Any concerns or issues with the product being store brand? Or is prodiamine the same no matter what?


----------



## San (Jun 21, 2021)

Prodiamine 65 wdg has 65% Prodiamine and is currently listed for around $80 for 5 lbs.
So that's 3.25 lbs of Prodiamine for $80, so about $25/lbs.

Let's say you are looking at Lesco 50lbs from the Lowes at $34. This has 0.68% of Prodiamine
So that's 0.34 lbs of Prodiamine for $34, so about $100/lbs.

So no concerns on buying something like that, you get 7% of Potash with it, but you're paying 4 times as much to get your Prodiamine down...


----------



## Mightyquinn (Jan 31, 2017)

schmendog said:


> I found a 0-0-7 Prodiamine granular pre emergent (with same percent of AI as competitors) at the local Co Op at a great price, because it is their store brand.
> 
> Any concerns or issues with the product being store brand? Or is prodiamine the same no matter what?


As long as the numbers on the bag match up you should be good to go. When it comes to fertilizer it's what's in the bag that counts not the name on the bag.


----------



## pp6000v2 (Mar 8, 2021)

San said:


> Prodiamine 65 wdg has 65% Prodiamine and is currently listed for around $80 for 5 lbs.
> So that's 3.25 lbs of Prodiamine for $80, so about $25/lbs.
> 
> Let's say you are looking at Lesco 50lbs from the Lowes at $34. This has 0.68% of Prodiamine
> ...


What is the shelf life of a 5lb bottle once it's opened? The 5oz little bottles are enough to cover my property for the year, so a 5lb/80oz bottle would be good for nearly 16 years lol.


----------



## Mightyquinn (Jan 31, 2017)

I've had mine for probably around 8-10 years and it still seems to work just fine. I haven't been too religious about applying it though.


----------



## San (Jun 21, 2021)

I read 3 years somewhere, but you should calculate with money spend, not product used.

With 20k and using it twice a year, it's easily worth it for me.

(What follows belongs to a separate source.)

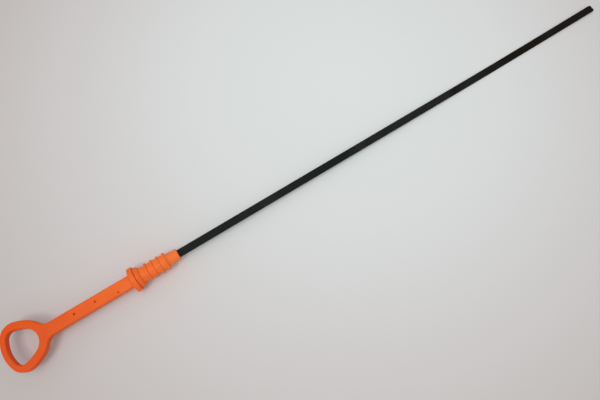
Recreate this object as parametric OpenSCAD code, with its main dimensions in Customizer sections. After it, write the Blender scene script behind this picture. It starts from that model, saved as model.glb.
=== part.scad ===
// Engine oil dipstick, lying as it comes to rest: on the rim of its collar and on the bend of its blade.
// Every piece is drawn along the plug's own axis first. There X runs from the collar's seat towards the
// blade's tip, Z is up and x = 0 is the seat, the face that stops on the mouth of the guide tube.

/* [Blade] */
// Width of the blade
blade_w = 6.2; // [5.6:0.1:7]
// Thickness of the blade
blade_t = 1; // [0.8:0.1:1.4]
// Rounding along the blade's four long edges
blade_edge_r = 0.3; // [0.1:0.05:0.35]
// Length of blade that shows, from the nose to the tip
blade_len = 418; // [380:1:480]
// Length of blade that is held inside the plug
tang_len = 20; // [14:1:26]
// Clearance on each side of the blade in its socket
socket_gap = 0.03; // [0.02:0.01:0.1]
// Rounding of the two corners at the tip
tip_corner_r = 1.2; // [0.5:0.1:2.4]
// Straight length of blade between the nose and the bend
bend_start = 260; // [220:5:290]
// Length of blade over which the bend is spread
bend_len = 100; // [70:5:120]
// Angle that the blade has taken upwards over the bend
bend_angle = 2.5; // [1:0.25:2.75]

/* [Nose] */
// Diameter at the end of the nose
nose_d = 9; // [8.8:0.1:9.4]
// Diameter of the nose where it meets the plug
nose_base_d = 9.6; // [9.4:0.1:10.6]
// Length of the nose
nose_len = 8; // [5:0.5:12]
// Rounding at the end of the nose
nose_edge_r = 0.9; // [0.3:0.1:1]
// Length of the cone between nose and plug
cone_len = 1.4; // [0.8:0.2:3]

/* [Sealing plug] */
// Diameter of the plug between its fins
core_d = 12; // [11:0.1:12.5]
// Diameter of the sealing fins
fin_d = 14.2; // [13:0.1:15]
// Number of fins
fin_count = 4; // [2:1:4]
// Distance from one fin to the next
fin_pitch = 5; // [4:0.25:5.25]
// Distance from the seat to the first fin
fin_gap = 5.8; // [3:0.2:7]
// Thickness of a fin at its rim
fin_rim_t = 0.9; // [0.6:0.1:1.2]
// Thickness of a fin at its root
fin_root_t = 1.7; // [1.3:0.1:2.2]
// Length of the plug from the seat to the cone
core_len = 21.8; // [21.8:0.2:26]

/* [Collar] */
// Diameter of the collar's wide ring
collar_d = 19.4; // [18.2:0.1:22]
// Length of the wide ring's rim
collar_rim_len = 3; // [1.6:0.1:4]
// Length of the cone behind the wide ring
collar_back_len = 1.4; // [0.8:0.1:3]
// Diameter where that cone ends on the stem
collar_back_d = 11; // [10.6:0.1:12]
// Diameter of the collar's narrow ring, next to the seat
step_d = 16.6; // [15.5:0.1:17.4]
// Length of the narrow ring's rim
step_rim_len = 2.6; // [1.5:0.1:4]
// Length of the cone between the seat and that rim
step_lead_len = 1.8; // [1:0.1:2.4]
// Outer diameter of the flat seat
seat_d = 14.2; // [12.8:0.1:15]
// Width of the groove between the two rings
groove_w = 0.7; // [0.4:0.1:1.2]
// Depth of the groove below the narrow ring
groove_depth = 0.6; // [0.2:0.1:1]
// Rounding of the wide ring's front shoulder
shoulder_r = 0.6; // [0.2:0.1:0.8]

/* [Stem] */
// Width of the stem
stem_w = 9.8; // [9.2:0.1:10.2]
// Thickness of the stem and the finger loop
stem_t = 6.4; // [5.6:0.1:6.6]
// Rounding along the edges of the stem and the loop
edge_r = 1.2; // [0.6:0.1:1.8]
// Straight length of the stem, from the collar to the neck of the loop
stem_len = 61; // [50:1:80]
// Diameter of the two pin holes on the stem's middle line
pin_d = 1.9; // [1.2:0.1:2.4]
// Diameter of the small pin hole near the collar
small_pin_d = 1.6; // [1:0.1:2]
// Depth of the pin holes
pin_depth = 1.6; // [0.8:0.1:2.4]
// Distance from the collar to the small pin hole
small_pin_x = 9.2; // [6:0.2:14]
// Distance of the small pin hole from the middle line
small_pin_y = -2.8; // [-3:0.1:3]
// Distance from the collar to the first large pin hole
pin_x = 26.4; // [20:0.2:30]
// Distance between the two large pin holes
pin_pitch = 16.5; // [10:0.5:18]

/* [Finger loop] */
// Width of the bar around the stem's end of the hole and along its two sides
bar_w = 6.1; // [5.4:0.1:7]
// Width of the bar across the far end, in line with the stem
end_bar_w = 4.4; // [3.6:0.1:6]
// Length of the finger hole along the stem's line
hole_len = 22; // [20:0.1:24]
// Radius of the hole at the stem's end
apex_r = 10.5; // [9.5:0.1:11.5]
// Radius of the hole's two long sides
side_r = 27.5; // [24:0.5:34]
// Radius of the hole's two far corners
corner_r = 5.3; // [4.6:0.1:6]
// Distance between the centres of the two far corners
corner_gap = 15.2; // [13.6:0.2:16]
// Radius of the hole's far end
base_r = 26; // [22:1:40]
// Radius of the two fillets between the stem and the loop
neck_r = 8; // [5:0.5:12]

/* [Hidden] */
$fn = 96;
orange = "#EA6329";
black = "#24272A";

// Stations along the plug's own axis, measured from the seat
nose_x = core_len + cone_len;
nose_end_x = nose_x + nose_len;
step_back_x = -step_lead_len - step_rim_len;
rim_front_x = step_back_x - groove_w - shoulder_r;
rim_back_x = rim_front_x - collar_rim_len;
collar_end_x = rim_back_x - collar_back_len;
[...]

According to the label 0.4oz/1k = 6 months of protections, so if you do that twice a year you would need 0.8oz/1k/y
The liquid is 40% instead of 65%, so I think they recommend 0.5oz/1k for 6 months, so you would need 1oz/1k/y

For 8k:
The standard Barricade bottle is 4oz, so a bottle would be enough to cover 8k once. 
At $30 per bottle that would be $60 per year. Three times $60 is $180.

Versus one 5lb at $80, would save you $100 and leave you with half a bottle to share with your neighbors or somebody else.

Even if you only did 1 app per year, that means for three years you would spend $90, which is just a little more than the 5lb bottle.

For 20k I would need five 5oz bottles per year adding up to $150, so break even is after the first application.


----------



## Green (Dec 24, 2017)

The first reply here says everything. You have to compare potency on an even scale when comparing products.

That said, I like 0-0-7 Products due to the Potassium boost and the lack of N. I typically need more K, but no N, in early Spring.


----------



## schmendog (Jul 26, 2021)

Thanks guys, sounds like the brand doesn't matter, just the formulation and AI amount.


----------